Part of this is a broad altcoin hangover from the 2025 cycle top. Part of it is a genuine structural critique of governance token models that lack direct fee accrual. Arbitrum's DAO collects sequencer revenue but the path from protocol revenue to ARB token value is not cleanly defined. Optimism's token economics are tied to public goods funding and governance participation rather than direct cash flow. The market is asking harder questions about value accrual, and the answers from L2 teams have not been entirely satisfying.
The BlackRock portfolio disclosure circulating this week listed ARB and OP among their crypto holdings, which generated short-term positive sentiment — but institutional portfolio exposure does not resolve the fundamental token model question. What resolves it is either a protocol fee switch, a buyback mechanism, or a clearer governance premium. Those conversations are happening inside various DAOs right now, but they are slow.
**Where the narrative goes from here**
Several forces are converging simultaneously. Institutional adoption of Ethereum is accelerating through ETFs, staking products, and tokenized asset infrastructure.
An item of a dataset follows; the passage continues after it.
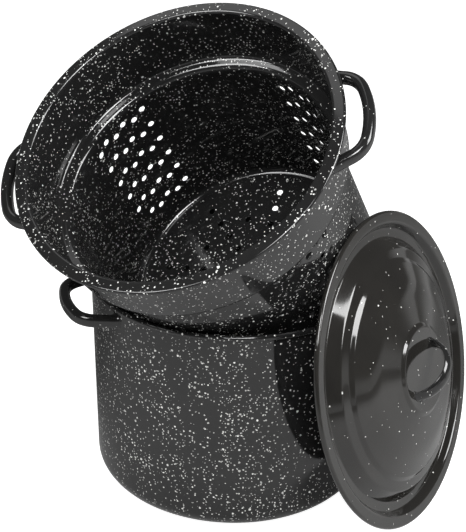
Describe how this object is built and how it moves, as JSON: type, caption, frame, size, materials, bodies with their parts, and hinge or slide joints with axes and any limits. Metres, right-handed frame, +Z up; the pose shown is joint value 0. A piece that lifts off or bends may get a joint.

Ethereum L1 is becoming more capable on its own schedule. The regulatory environment in the United States has shifted from hostile ambiguity to constructive clarity. And within the L2 space itself, consolidation is happening Base and Arbitrum together account for about 77 percent of total L2 activity, leaving a long tail of smaller chains fighting for the remaining margin.
The L2 narrative is not dying. It is maturing and fracturing simultaneously. The winners in the next phase will likely not be determined by who has the lowest transaction fees they will be determined by who has built something that cannot simply be replicated at L1 as Ethereum scales, and who has a token model that gives holders a legitimate reason to hold. Those two criteria are filtering the field quickly.
The heat in this narrative right now is real, but it is more nuanced than the early days of "L2s are the future" blanket enthusiasm. The future is already here on some metrics. The question is who has actually built for what comes after it.